First Year Alternative Christmas Gifts with Older Kids

  1. Call the child and explain the plan.
  2. Ask the child to research what they want to do with the money.
  3. Determine the dollar amount that you are going to budget for each child – let’s say $30.
  4. Cut that dollar amount in half – $15
  5. Buy two Visa Gift Cards – $15 each
  6. Write the child’s name on one card and write for someone in need on the other card.
  7. Send a letter, addressed to the child, reiterating that you want him or her to help someone in need.
  8. Make sure the child is the decision maker on what to buy or how to use the money.
  9. Ask them to text you back and tell you what they did.

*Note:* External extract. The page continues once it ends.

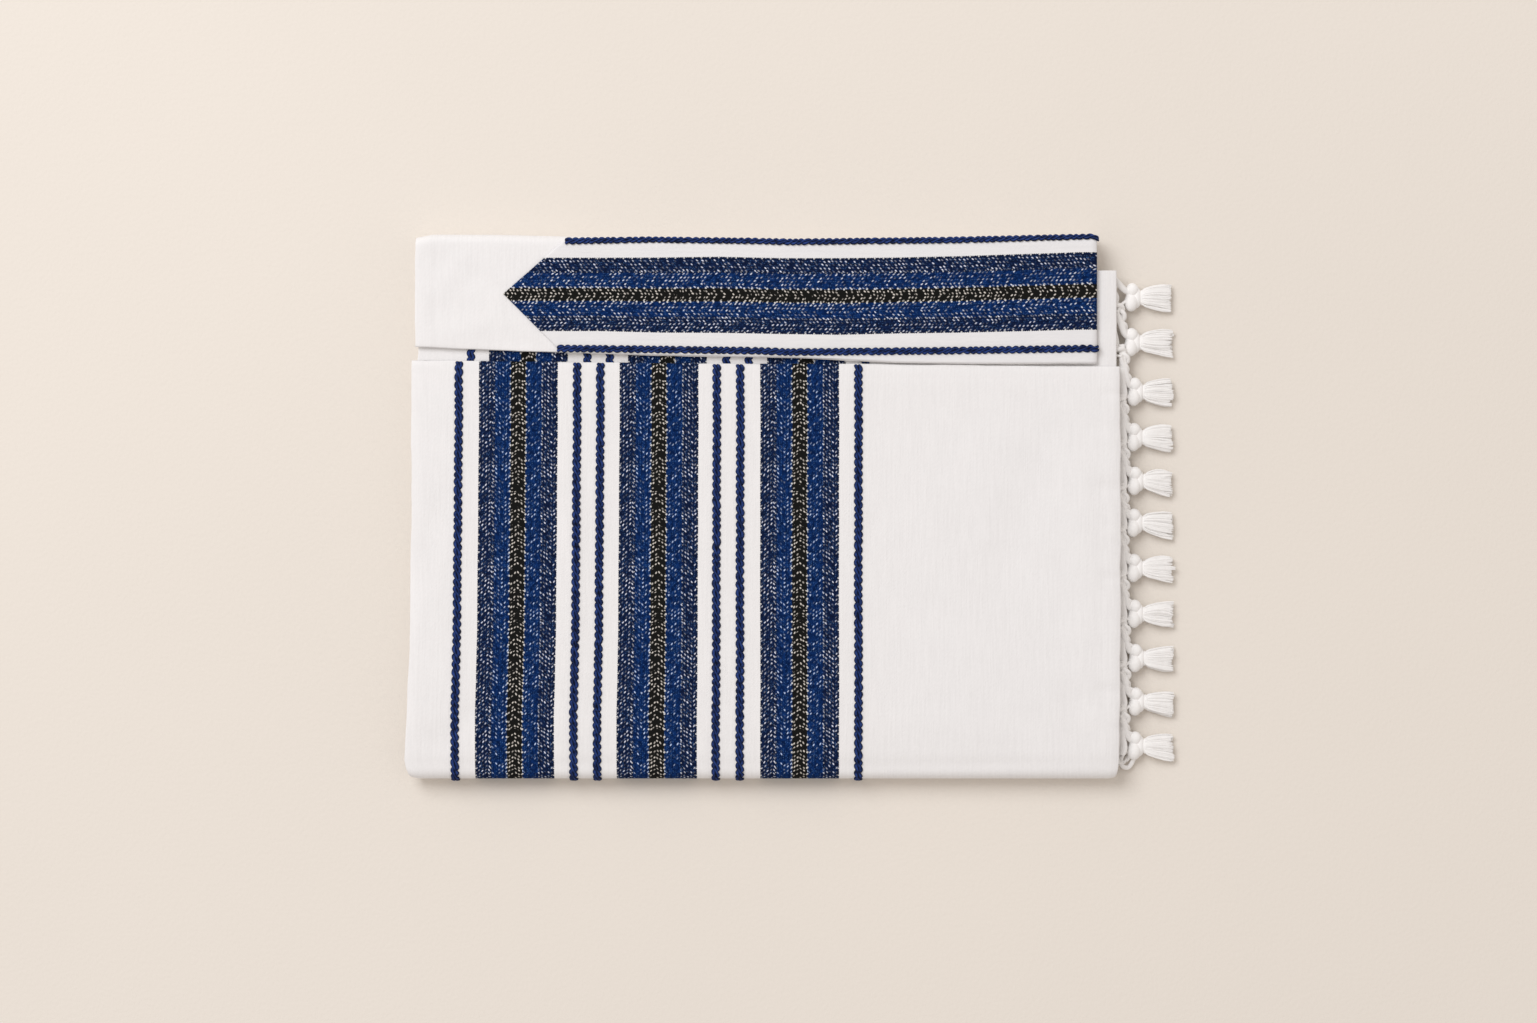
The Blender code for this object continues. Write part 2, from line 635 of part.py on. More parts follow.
def yarn(name, paths, roundness):
    """Closed tubes along short paths, each a list of (point, radius), as one mesh."""
    curve = bpy.data.curves.new(name, "CURVE")
    curve.dimensions = "3D"
    curve.bevel_depth = 1.0
    curve.bevel_resolution = roundness
    curve.use_fill_caps = True
    for path in paths:
        spline = curve.splines.new("POLY")
        spline.points.add(len(path) - 1)
        for point, (place, radius) in zip(spline.points, path):
            point.co = (*place, 1.0)
            point.radius = radius
    guide = bpy.data.objects.new(name, curve)
    bpy.context.scene.collection.objects.link(guide)
    mesh = evaluated_mesh(guide)
    bpy.data.objects.remove(guide)
    shape = bmesh.new()
    shape.from_mesh(mesh)
    bmesh.ops.remove_doubles(shape, verts=shape.verts, dist=0.001 * MM)
    bmesh.ops.recalc_face_normals(shape, faces=shape.faces)
    shape.to_mesh(mesh)
    shape.free()
    return mesh


def evaluated_mesh(thing):
    bpy.context.view_layer.update()
    return bpy.data.meshes.new_from_object(thing.evaluated_get(bpy.context.evaluated_depsgraph_get()))


def lobe(name, middle, radii):
    """One of the rounded turns of yarn that a knot is made of."""
    shape = bmesh.new()
    place = Matrix.Translation([value * MM for value in middle])
    size = Matrix.Diagonal([*(value * MM for value in radii), 1.0])
    bmesh.ops.create_uvsphere(
        shape, u_segments=LOBE_SEGMENTS, v_segments=LOBE_RINGS, radius=1.0, matrix=place @ size
    )
    mesh = bpy.data.meshes.new(name)
    shape.to_mesh(mesh)
    shape.free()
    return mesh


def leg_path(leg, junction_y, knot):
    """The route of a leg, from the cloth's edge into its knot, seen from the knot's middle."""
    root = np.array([LEG_ROOT_X, junction_y + leg["apart"], LEG_ROOT_Z]) - knot
    first = root + (LEG_START, 0.0, 0.0)
    path = [root, first]
    for share in (0.25, 0.5, 0.75, 1.0):
        sag = (LEG_SAG * math.sin(math.pi * share), 0.0, 0.0)
        path.append(first + (np.array(leg["end"]) - first) * share + sag)
    return [(tuple(point), leg["radius"]) for point in path]


def strand_paths(number, knot, chance):
    """The strands of one skirt, spreading in rows from the knot's wrap to their uneven ends."""
    lean = TASSELS["lean"][number] * MM
    paths = []
    for row, count in enumerate(STRAND_ROWS["count"]):
        sizes = {name: column[row] * MM for name, column in STRAND_ROWS.items()}
        for strand in range(count):
            side = 2 * strand / (count - 1) - 1
            shorter = STRAND_UNEVEN["length"] * chance.random() + STRAND_UNEVEN["round"] * side**2
            aside = STRAND_UNEVEN["aside"] * chance.uniform(-1, 1)
            root = np.array([STRAND_ROOT_X, side * sizes["root_half_width"], sizes["root_height"]])
            end_x = TASSELS["end"][number] * MM - knot[0] - shorter
            end_y = side * sizes["end_half_width"] + lean + aside
            end = np.array([end_x, end_y, sizes["end_height"]])
            path = []
            for share, radius in zip(*STRAND_STEPS.values()):
                spread = np.array([share, share**0.8, share**0.8])
                path.append((tuple(root + (end - root) * spread), radius * MM))
            paths.append(path)
    return paths


def joined(name, meshes):
    """The union of meshes that overlap, as one mesh."""
    things = []
    for number, mesh in enumerate(meshes):
        thing = bpy.data.objects.new(f"{name}_{number}", mesh)
        bpy.context.scene.collection.objects.link(thing)
        things.append(thing)
    for other in things[1:]:
        union = things[0].modifiers.new(other.name, "BOOLEAN")
        union.operation = "UNION"
        union.object = other
    mesh = evaluated_mesh(things[0])
    for thing in things:
        bpy.data.objects.remove(thing)
    shade(mesh, 45)
    return mesh


def tassel(number, collection, materials, chance):
    """One knotted tassel: its legs from the cloth's edge, a knot with its wrap, and a skirt."""
    name = f"tassel_{number + 1:02d}"
    knot = np.array([TASSELS["x"][number] * MM, TASSELS["y"][number] * MM, KNOT_Z])
    above = TASSELS["y"][number - 1] * MM - JUNCTION_DROP if number else FIRST_JUNCTION_Y
    below = knot[1] - JUNCTION_DROP
    legs = [leg_path(LEGS["long"], above, knot), leg_path(LEGS["short"], below, knot)]
    if number == len(TASSELS["x"]) - 1:
        legs.append(leg_path(LEGS["last"], below, knot))
    pieces = [lobe(*turn) for turn in zip(*KNOT_LOBES.values())]
    pieces.append(yarn("strands", strand_paths(number, knot, chance), roundness=0))
    pieces += [yarn("leg", [leg], roundness=1) for leg in legs]
    mesh = joined(name, pieces)
    return add_object(name, mesh, collection, [materials["white_yarn"]], place=tuple(knot))


def main():
    clear_scene()
    shawl = new_collection("folded_tallit")
    materials = {name: dull_material(name, **finish) for name, finish in COLOURS.items()}
    under_panel(shawl, materials)
    hidden_layers(shawl, materials)
    inner_fold(shawl, materials)
    front_panel(shawl, materials)
    collar_flap(shawl, materials)
    neckband(shawl, materials)
    chance = random.Random(FRINGE_SEED)
    for number in range(len(TASSELS["x"])):
        tassel(number, shawl, materials, chance)


main()
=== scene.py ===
"""The looks of a tallit, folded flat: striped cloth, a pointed neckband, raised braids and a knotted fringe.

Sizes are in metres and +Z is up. The cloth lies where the solids of the frame lie: the front panel comes
up from the front fold at -Y, the collar flap comes down from the back fold at +Y, and the fringe is at +X.
Tables are in millimetres, so that they can be read beside a ruler.
"""

import logging
import math
from dataclasses import dataclass, field
from enum import Enum

import bpy
import numpy as np
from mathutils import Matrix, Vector

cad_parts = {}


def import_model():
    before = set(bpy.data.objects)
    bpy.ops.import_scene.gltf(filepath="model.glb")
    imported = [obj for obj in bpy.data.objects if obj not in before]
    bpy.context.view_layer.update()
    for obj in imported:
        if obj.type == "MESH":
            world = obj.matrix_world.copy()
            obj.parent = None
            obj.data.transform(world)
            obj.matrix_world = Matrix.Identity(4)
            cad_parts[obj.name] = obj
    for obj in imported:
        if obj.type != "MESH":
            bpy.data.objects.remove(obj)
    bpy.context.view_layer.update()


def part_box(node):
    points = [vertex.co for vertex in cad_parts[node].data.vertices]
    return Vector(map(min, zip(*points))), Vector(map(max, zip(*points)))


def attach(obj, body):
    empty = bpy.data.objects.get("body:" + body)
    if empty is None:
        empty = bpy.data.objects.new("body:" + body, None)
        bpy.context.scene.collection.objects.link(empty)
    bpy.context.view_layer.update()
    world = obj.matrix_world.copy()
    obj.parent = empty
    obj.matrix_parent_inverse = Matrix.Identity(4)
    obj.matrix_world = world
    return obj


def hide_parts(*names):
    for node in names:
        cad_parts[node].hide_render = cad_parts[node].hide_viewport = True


Array = np.ndarray
Table = dict[str, tuple[float, ...]]
Colour = tuple[float, float, float]
Socket = bpy.types.NodeSocket
Material = bpy.types.Material
Piece = bpy.types.Object

MM = 0.001
LOG = logging.getLogger("folded_tallit")

CLOTH = 1.4 * MM
FLAP_TOP = 15.9 * MM
PANEL_TOP = 14.9 * MM
TOP_BASE = 13.5 * MM
INNER_BASE = 11.8 * MM
HIDDEN_BASE = 1.7 * MM
HIDDEN_TOP = 11.5 * MM
TUCK_END = 114.0 * MM
FRONT_FLAT_Y = -132.6 * MM
SEAM = 0.3 * MM
HEM_HEIGHT = 0.18 * MM
UP = np.array([0.0, 0.0, 1.0])

PANEL_SIDES: Table = {
    "y": (-132.6, -129.5, -116.0, -63.0, 3.0, 75.0),
    "left": (-195.8, -196.4, -195.4, -193.4, -192.6, -192.7),
    "right": (167.0, 167.4, 167.5, 168.0, 168.1, 167.6),
}
FOLD_SIDES: Table = {
    "turn": (0.0, 24.0, 60.0, 90.0, 180.0),
    "left": (-195.8, -195.3, -194.3, -193.2, -189.5),
    "right": (167.0, 166.5, 165.9, 165.2, 164.5),
}
PANEL_UPPER_EDGE: Table = {
    "x": (-193.0, -86.5, -47.0, 39.5, 93.0, 125.0, 150.0, 168.0),
    "y": (74.4, 73.2, 72.7, 72.6, 72.1, 71.7, 71.4, 71.2),
}
STRIPE_LEAN: Table = {
    "x": (-168.0, -110.0, -66.0, -37.0, -15.0),
    "lean": (2.2, 2.0, 1.3, 0.6, 0.0),
}
LEAN_GROWTH: Table = {
    "share": (0.0, 400.0, 650.0, 860.0, 1000.0),
    "growth": (0.0, 250.0, 450.0, 1000.0, 1000.0),
}
PANEL_BRAIDS = (-168.3, -108.2, -96.4, -37.3, -25.4, 34.6)
FLAP_EDGES: Table = {
    "x": (-190.0, -182.0, -150.0, -112.0, -71.0, 0.0, 26.0, 53.0, 93.0, 156.0),
    "lower": (80.9, 80.7, 79.4, 78.1, 76.7, 75.5, 74.4, 72.9, 72.3, 72.5),
    "back": (137.0, 138.6, 138.5, 137.6, 137.1, 136.6, 136.8, 137.1, 137.7, 138.1),
}
NECKBAND_BRAIDS: Table = {
    "x": (-150.0, -117.0, -70.0, -17.0, 0.0, 80.0, 155.0),
    "lower": (80.6, 80.2, 79.8, 79.1, 78.4, 79.1, 80.3),
    "upper": (134.3, 134.3, 134.7, 134.1, 133.7, 134.6, 136.2),
}
NECKBAND_STRIPES: Table = {
    "x": (-97.0, -66.0, -36.0, -5.0, 25.0, 56.0, 86.0, 117.0, 147.0),
    "low": (89.1, 88.3, 88.2, 87.6, 87.2, 87.9, 88.3, 89.0, 89.8),
    "high": (126.3, 126.4, 126.8, 126.1, 126.1, 126.4, 127.1, 128.1, 129.1),
}
LAYER_PLAN: Table = {
    "y": (-133.0, -116.0, -63.0, 3.0, 68.0, 77.0, 135.0),
    "left": (-190.5, -193.6, -192.0, -191.2, -190.9, -189.4, -188.8),
}
TASSELS: Table = {
    "x": (174.9, 174.6, 176.2, 175.9, 176.4, 175.9, 176.0, 176.2, 176.7, 176.8, 176.4),
    "y": (106.7, 83.8, 58.5, 35.3, 13.0, -8.4, -31.5, -54.9, -77.5, -99.7, -122.2),
    "lean": (-0.3, -0.7, -0.6, -0.7, -1.6, -1.9, -0.8, -0.5, -0.5, -1.3, -1.3),
    "end": (194.4, 194.9, 194.9, 194.7, 194.6, 195.1, 195.2, 195.4, 195.3, 195.5, 195.3),
}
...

Long-Term Approach to Alternative Christmas Gifts with Older Kids

After the first year, follow these steps below:

  1. Call the child and explain the plan.
  2. Ask the child to research what they want to do with the money.
  3. Determine the dollar amount that you are going to budget for each child – let’s say $30.
  4. Buy one Visa Gift Card – $30
  5. Send a letter, addressed to the child, reiterating that you want him or her to help someone in need.
  6. Make sure the child is the decision maker on what to buy or how to use the money.
  7. Ask them to text you back and tell you what they did.
I’ve found that the older kids really get into this or they don’t.  There is really not much middle ground.  The reason that I suggest buying Visa Gift cards is this makes the kids feel more grown up.  Unlike a store gift card, the Visa gift card does not limit their choices.  They can even go online and make a charitable donation.

Share the Feedback

Last year when I did this with my family, I was delighted with the results.  One niece made a charitable donation to a botanical garden.  My nephew bought a toy for Toys for Tots.  I even included my parents and while walking by a Salvation Army bell ringer, they stopped, wrote the Salvation Army in the To: line and dropped the check in the bucket.